Truman was in many ways the Anti-Obama. Plain-spoken to an almost childish degree compared to the unyielding eloquence of Obama, indebted to short, blunt, to-the-point sentences rather than the heavily stylized flowing prose of Obama's rhetoric, eager to pursue unceasing, direct attacks on his opponents, and possessed of a kind of scrappy boxer's nature, Truman had no qualms about going directly for the jugular. Though many phrases, some of them so vulgar a sailor would blush were heard in Truman's close company, "bipartisan" was certainly not among them.
When one considers Presidential comparisons, I can't help thinking about those now-ancient days of seven months ago or more. Many Progressives thought they were getting Lincoln 2.0 based on a combination of Obama's eloquence and his desire to shape an inner circle and cabinet of disparate, sometimes discordant voices. What we neglected to understand is that if, in fact, our new President was cut from the same Lincoln cloth, then we would have him for both the high points and low points of a term.
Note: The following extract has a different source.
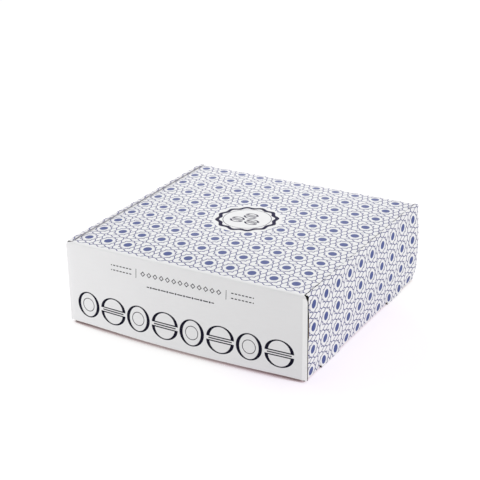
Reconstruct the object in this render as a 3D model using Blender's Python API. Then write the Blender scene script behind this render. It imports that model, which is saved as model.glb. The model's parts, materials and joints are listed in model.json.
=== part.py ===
"""Shut pastry carton folded from one sheet of white corrugated board.

The lid is hinged on the back wall, lies between the rolled side walls and ends in
a front flap that hangs over the front wall. The flap's free lower edge bows out and
ends a little above the ground.
Units are metres, +Z is up and the front is towards -Y. The origin is the middle of
the whole carton's footprint, on the plane that it stands on.
"""

import math

import bmesh
import bpy


# Driving dimensions of the carton
WIDTH = 0.205
DEPTH = 0.195
HEIGHT = 0.0675
BOARD = 0.0015

# Folds and the lid's crown
FOLD_RADIUS = 0.0018
BASE_FOLD_RADIUS = 0.0008
LID_CROWN = 0.0024
CROWN_POWER_ACROSS = 2.7
CROWN_POWER_ALONG = 5

# Front flap
FLAP_BOW = 0.006
FLAP_GAP = 0.0008
FLAP_FOOT = 0.0031
FLAP_FREE_TOP = 0.0032
FLAP_CORNER_WIDTH = 0.0022
FLAP_CORNER_HEIGHT = 0.0034

# Side walls: rolled double at the top, drawn in towards the base, spread at the back end
ROLLED_STRIP = 2 * BOARD + 0.0001
SEAM_WIDTH = 0.0007
SEAM_DEPTH = 0.0016
SEAM_END = 0.003
WALL_DRAW_IN = 0.0024
DRAW_IN_HEIGHT = 0.0405
WALL_SPREAD = 0.0024
SPREAD_FOOT = 0.01
SPREAD_POWER_UP = 4
SPREAD_POWER_ALONG = 12

# Straight stretches at the foot of each side wall, as distances from the front
LOCK_STRETCHES = ((0.025, 0.056), (0.1415, 0.168))
LOCK_HEIGHT = 0.008
LOCK_PROUD = 0.0013
LOCK_THICKNESS = 0.004
LOCK_OVERLAP = 0.0003
NOTCH_LENGTH = 0.0012
NOTCH_HEIGHT = 0.0022
NOTCH_DEPTH = 0.0016

# Mesh fineness: arc angles from a face's edge to the corner, and inner divisions
ARC_ANGLES = (0.0, 22.5, 45.0)
DIVISIONS_X = 14
DIVISIONS_Y = 12
DIVISIONS_Z = 7
GAP_DIVISIONS_X = 15
GAP_DIVISIONS_Z = 6

# Places that follow from the dimensions
HALF_WIDTH = WIDTH / 2
BACK_Y = (DEPTH + FLAP_BOW) / 2
FRONT_Y = BACK_Y - DEPTH
MIDDLE_Y = (FRONT_Y + BACK_Y) / 2
FLAP_BACK_Y = FRONT_Y + BOARD
FLAP_TOP = HEIGHT - FOLD_RADIUS
TRAY_FRONT_Y = FLAP_BACK_Y + FLAP_GAP
GAP_MIDDLE_Y = (FLAP_BACK_Y + TRAY_FRONT_Y) / 2
FLAP_ZONE_Y = (FRONT_Y + FOLD_RADIUS + GAP_MIDDLE_Y) / 2
LID_HALF_WIDTH = HALF_WIDTH - ROLLED_STRIP - SEAM_WIDTH
OVERSHOOT = 0.002

BOARD_COLOUR = (0.84, 0.85, 0.87, 1.0)


def clear_scene():
    """Remove whatever objects the scene starts with."""
    for item in list(bpy.data.objects):
        bpy.data.objects.remove(item, do_unlink=True)


def board_material():
    """White coated paperboard."""
    material = bpy.data.materials.new("white_board")
    material.use_nodes = True
    shader = material.node_tree.nodes["Principled BSDF"]
    shader.inputs["Base Color"].default_value = BOARD_COLOUR
    shader.inputs["Roughness"].default_value = 0.55
    shader.inputs["Metallic"].default_value = 0.0
    return material


def spread(low, high, divisions):
    """Evenly spaced places from low to high."""
    return [low + (high - low) * step / divisions for step in range(divisions + 1)]


def stations(low, high, divisions, low_radius=FOLD_RADIUS):
    """Places along one side of a box, closer together inside its rounded ends."""
    ends = [1 - math.tan(math.radians(angle)) for angle in reversed(ARC_ANGLES[1:])]
    middle = spread(low + low_radius, high - FOLD_RADIUS, divisions)
    low_end = [low + low_radius * end for end in ends]
    return low_end + middle + [high - FOLD_RADIUS * end for end in reversed(ends)]


def gridded_box(name, xs, ys, zs, place):
    """A closed box with a grid on each side, each grid point moved by place(x, y, z)."""
    mesh_data = bmesh.new()
    points = {}
    counts = (len(xs), len(ys), len(zs))

    def point(index):
        if index not in points:
            x, y, z = xs[index[0]], ys[index[1]], zs[index[2]]
            points[index] = mesh_data.verts.new(place(x, y, z))
        return points[index]

    for axis in range(3):
        first, second = (axis + 1) % 3, (axis + 2) % 3
        for end in (0, counts[axis] - 1):
            for i in range(counts[first] - 1):
                for j in range(counts[second] - 1):
                    corners = []
                    for step_i, step_j in ((0, 0), (1, 0), (1, 1), (0, 1)):
                        index = [0, 0, 0]
                        index[axis] = end
                        index[first] = i + step_i
                        index[second] = j + step_j
                        corners.append(point(tuple(index)))
                    if end == 0:
                        corners.reverse()
                    mesh_data.faces.new(corners)

    mesh = bpy.data.meshes.new(name)
    mesh_data.to_mesh(mesh)
    mesh_data.free()
    made = bpy.data.objects.new(name, mesh)
    bpy.context.collection.objects.link(made)
    return made


def on_fold(across, up):
    """Carry a point of a square edge onto its fold: both are distances past the fold's centre."""
    if across <= 0 or up <= 0:
        return across, up
    factor = max(across, up) / math.hypot(across, up)
    return across * factor, up * factor


def folded_edge(place, limit, z):
    """Round the upper and lower edge of a wall whose outer face is at plus or minus limit."""
    side = math.copysign(1, place)
    if z > HEIGHT / 2:
        centre = limit - FOLD_RADIUS
        across, up = on_fold(abs(place) - centre, z - (HEIGHT - FOLD_RADIUS))
        return side * (centre + across), HEIGHT - FOLD_RADIUS + up
    centre = limit - BASE_FOLD_RADIUS
    across, down = on_fold(abs(place) - centre, BASE_FOLD_RADIUS - z)
    return side * (centre + across), BASE_FOLD_RADIUS - down


def rounded(x, y, z, in_flap):
    """Round the sheet's folds. The walls' upright edges are cut ones and stay square."""
    depth_from_middle, z_folded = folded_edge(y - MIDDLE_Y, DEPTH / 2, z)
    if in_flap:
        return (x, y, z) if z < HEIGHT / 2 else (x, MIDDLE_Y + depth_from_middle, z_folded)
    x, z = folded_edge(x, HALF_WIDTH, z_folded)
    return x, MIDDLE_Y + depth_from_middle, z


def flap_bow(x, z):
    """How far the flap stands out in front of the folded front edge."""
    across = 1 - (x / HALF_WIDTH) ** 2
    down = min(1.0, (z - FLAP_FOOT) / (FLAP_TOP - FLAP_FOOT))
    return FLAP_BOW * across * (1 - down)


def flap_height(z):
    """The height on the flap for a height on the plain box, whose foot is on the ground."""
    if z > FLAP_TOP:
        return z
    return FLAP_FOOT + z * (FLAP_TOP - FLAP_FOOT) / FLAP_TOP


def wall_lean(y, z):
    """How far a side wall stands outside its top fold; it is negative where it is drawn in."""
    drawn_in = WALL_DRAW_IN * (1 - min(1.0, z / DRAW_IN_HEIGHT)) ** 2
    along = ((y - FRONT_Y) / DEPTH) ** SPREAD_POWER_ALONG
    upwards = min(1.0, z / SPREAD_FOOT) * (1 - (z / HEIGHT) ** SPREAD_POWER_UP)
    return WALL_SPREAD * along * upwards - drawn_in


def lid_crown(x, y):
    """How far the lid's panel rises above its edges."""
    across = min(1.0, abs(x) / LID_HALF_WIDTH)
    along = min(1.0, abs(y - MIDDLE_Y) / (DEPTH / 2 - FOLD_RADIUS))
    return LID_CROWN * (1 - across ** CROWN_POWER_ACROSS) * (1 - along ** CROWN_POWER_ALONG)


def carton_point(x, y, z):
    """Where a grid point of the plain box lies on the carton."""
    in_flap = y < FLAP_ZONE_Y
    on_top = z == HEIGHT
    x, y, z = rounded(x, y, z, in_flap)
    if on_top:
        z += lid_crown(x, y)
    if in_flap:
        z = flap_height(z)
        return x, y - flap_bow(x, z), z
    if on_top:
        return x, y, z
    return x * (1 + wall_lean(y, z) / HALF_WIDTH), y, z


def carton_block():
    """The carton's outer form, before the gaps between its panels are cut."""
    ys = stations(FRONT_Y, BACK_Y, DIVISIONS_Y)
    ys.insert(len(ARC_ANGLES), GAP_MIDDLE_Y)
    return gridded_box(
        "carton",
        stations(-HALF_WIDTH, HALF_WIDTH, DIVISIONS_X),
        ys,
        stations(0.0, HEIGHT, DIVISIONS_Z, BASE_FOLD_RADIUS),
        carton_point,
    )


def as_tool(tool):
    """Mark an object as a cutter or filler that isn't itself a piece."""
    tool.hide_render = True
    tool.display_type = "WIRE"
    return tool


def plain_box(name, low, high):
    """A tool in the form of an upright box between two corners."""
    return as_tool(gridded_box(
        name,
        (low[0], high[0]),
        (low[1], high[1]),
        (low[2], high[2]),
        lambda x, y, z: (x, y, z),
    ))


def prism(name, ends):
    """A tool between two outlines of (x, z) points, each given with its place along Y."""
    mesh_data = bmesh.new()
    rings = [[mesh_data.verts.new((x, y, z)) for x, z in outline] for y, outline in ends]
    mesh_data.faces.new(rings[0])
    mesh_data.faces.new(list(reversed(rings[1])))
    for index in range(len(rings[0])):
        after = (index + 1) % len(rings[0])
        mesh_data.faces.new((rings[0][after], rings[0][index], rings[1][index], rings[1][after]))
    bmesh.ops.recalc_face_normals(mesh_data, faces=mesh_data.faces)
    mesh = bpy.data.meshes.new(name)
    mesh_data.to_mesh(mesh)
    mesh_data.free()
    made = bpy.data.objects.new(name, mesh)
    bpy.context.collection.objects.link(made)
    return as_tool(made)


def combine(target, name, tools, operation):
    """Join a group of tools onto the carton, or cut them from it, in one step."""
    group = bpy.data.collections.new(name)
    bpy.context.scene.collection.children.link(group)
    for tool in tools:
        bpy.context.collection.objects.unlink(tool)
        group.objects.link(tool)
    modifier = target.modifiers.new(name, "BOOLEAN")
    modifier.operation = operation
    modifier.solver = "EXACT"
    modifier.operand_type = "COLLECTION"
    modifier.collection = group


def flap_gap_tool():
    """The free space behind the flap: a thin slit that widens with the bow."""
    reach = HALF_WIDTH + OVERSHOOT
    xs = spread(-reach, reach, GAP_DIVISIONS_X)
    zs = spread(-OVERSHOOT, HEIGHT - FLAP_FREE_TOP, GAP_DIVISIONS_Z)

    def gap_point(x, y, z):
        bow = flap_bow(x, z) if y == FLAP_BACK_Y else 0.0
        return x, y - bow, z

    return as_tool(gridded_box("flap_gap", xs, (FLAP_BACK_Y, TRAY_FRONT_Y), zs, gap_point))


def flap_corner_tool(side):
    """The slanting cut at one of the flap's upper corners."""
    edge = side * HALF_WIDTH
    inner = side * (HALF_WIDTH - FLAP_CORNER_WIDTH)
    outer = side * (HALF_WIDTH + OVERSHOOT)
    low = HEIGHT - FLAP_CORNER_HEIGHT
    high = HEIGHT + OVERSHOOT
    outline = ((inner, high), (inner, HEIGHT), (edge, low), (outer, low), (outer, high))
    ends = ((FRONT_Y - FLAP_BOW - OVERSHOOT, outline), (FLAP_ZONE_Y, outline))
    return prism(f"flap_corner_{side}", ends)


def lid_seam_tool(side):
    """The seam between the lid and the rolled top of one side wall."""
    edges = sorted((side * (HALF_WIDTH - ROLLED_STRIP), side * LID_HALF_WIDTH))
    low = (edges[0], FRONT_Y + SEAM_END, HEIGHT - SEAM_DEPTH)
    high = (edges[1], BACK_Y - SEAM_END, HEIGHT + OVERSHOOT)
    return plain_box(f"lid_seam_{side}", low, high)


def stretch_foot(y):
    """How far from the middle a straight stretch of side wall meets the ground."""
    return HALF_WIDTH + wall_lean(y, 0.0) + LOCK_PROUD


def lock_stretch_tool(side, number, start, end):
    """A stretch of side wall that comes straight down to the base, without a fold."""
    ends = []
    for y in (FRONT_Y + start, FRONT_Y + end):
        top_x = HALF_WIDTH + wall_lean(y, LOCK_HEIGHT) - LOCK_OVERLAP
        inner_x = stretch_foot(y) - LOCK_THICKNESS
        ends.append((y, (
            (side * inner_x, LOCK_OVERLAP),
            (side * stretch_foot(y), 0.0),
            (side * top_x, LOCK_HEIGHT),
            (side * inner_x, LOCK_HEIGHT),
        )))
    return prism(f"lock_{side}_{number}", ends)


def notch_tool(side, number, start):
    """The cut at the front end of a straight stretch."""
    foot_x = stretch_foot(FRONT_Y + start)
    edges = sorted((side * (foot_x - NOTCH_DEPTH), side * (HALF_WIDTH + OVERSHOOT)))
    low = (edges[0], FRONT_Y + start - NOTCH_LENGTH / 2, -OVERSHOOT)
    high = (edges[1], FRONT_Y + start + NOTCH_LENGTH / 2, NOTCH_HEIGHT)
    return plain_box(f"notch_{side}_{number}", low, high)


def main():
    clear_scene()
    carton = carton_block()
    carton.data.materials.append(board_material())
    stretches = []
    cuts = [flap_gap_tool()]
    for side in (-1, 1):
        cuts += [flap_corner_tool(side), lid_seam_tool(side)]
        for number, (start, end) in enumerate(LOCK_STRETCHES):
            stretches.append(lock_stretch_tool(side, number, start, end))
            cuts.append(notch_tool(side, number, start))
    combine(carton, "stretches", stretches, "UNION")
    combine(carton, "cuts", cuts, "DIFFERENCE")


main()
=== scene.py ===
"""Looks of a shut pastry carton: printed white corrugated board, folded and rolled.

It is laid out as an add-on: one operator for each group of pieces and one for the
stage. Run as a script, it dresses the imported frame. Lengths are metres, +Z is up and
the front is towards -Y, as in the frame.
"""

import functools
import json
import math

import bmesh
import bpy
from bpy.props import FloatProperty, FloatVectorProperty, PointerProperty
from mathutils import Matrix, Vector, noise

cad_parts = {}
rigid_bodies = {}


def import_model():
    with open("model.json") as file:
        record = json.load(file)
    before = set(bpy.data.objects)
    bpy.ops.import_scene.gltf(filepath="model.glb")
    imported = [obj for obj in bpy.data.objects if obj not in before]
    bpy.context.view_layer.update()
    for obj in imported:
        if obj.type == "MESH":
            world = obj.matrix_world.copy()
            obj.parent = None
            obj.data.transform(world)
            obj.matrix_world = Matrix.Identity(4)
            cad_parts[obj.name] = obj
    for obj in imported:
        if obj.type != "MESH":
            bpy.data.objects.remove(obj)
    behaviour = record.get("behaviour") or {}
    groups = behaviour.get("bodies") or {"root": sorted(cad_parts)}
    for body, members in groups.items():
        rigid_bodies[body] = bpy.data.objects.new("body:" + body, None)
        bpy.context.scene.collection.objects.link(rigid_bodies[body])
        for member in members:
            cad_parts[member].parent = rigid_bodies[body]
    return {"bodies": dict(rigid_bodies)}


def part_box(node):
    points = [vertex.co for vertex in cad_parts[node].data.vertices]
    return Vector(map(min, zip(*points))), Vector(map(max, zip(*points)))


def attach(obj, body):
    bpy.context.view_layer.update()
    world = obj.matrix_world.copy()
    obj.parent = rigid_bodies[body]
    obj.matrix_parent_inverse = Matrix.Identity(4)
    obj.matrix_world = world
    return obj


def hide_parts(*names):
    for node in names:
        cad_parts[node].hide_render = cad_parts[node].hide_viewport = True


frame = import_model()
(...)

Had there been such things as Gallup polls and approval ratings then, I daresay Lincoln would have been subject at times to several dips and sharply declining numbers, particularly when the Union lost key battles in succession and war seemed inclined to drag on ceaselessly. One musn't forget that the first two years of the Civil War were full of one demoralizing Union defeat after another, only remedied when the President finally found a general willing to engage the Confederacy directly in battle, rather then resorting to a harm-reduction timidity that characterized the military strategy of a score of previous commanders.
In his Second Inaugural Address, the war very now nearly won, though the outcome still largely uncertain, Lincoln made light of a passage of scripture from the Gospel of Matthew. I have chosen to present it in more modern day language so that its fullest meaning would not be misunderstood.
How horrible it will be for the world because it causes people to lose their faith. Situations that cause people to lose their faith will arise. How horrible it will be for the person who causes someone to lose his faith!
In Lincoln's context, "it", means a war, but "it", in a broader context could mean any struggle full of acrimony, bitterness, and strife. Though the ultimate resolution of this health care debate is still some ways away, let us seek to learn from the lesson of Lincoln and not allow matters this important to cause us to lose our faith. In the unceasing back and forth it is easy to become just as jaded as we were before the past Presidential election. No cause worth fighting for is easy or simple or even often reaches a satisfactory conclusion, but knowing even that, we should not allow the reality of the situation to compromise our dreams and hopes. Too often we treat our own faith as an insurance policy, to be turned to only in periods of crisis. Our faith ought to sustain us in good times, as well as trying times. We have heard the call to action. We know well the identity of those who oppose us. Let us renew our faith for now and for forever. We will not be stopped.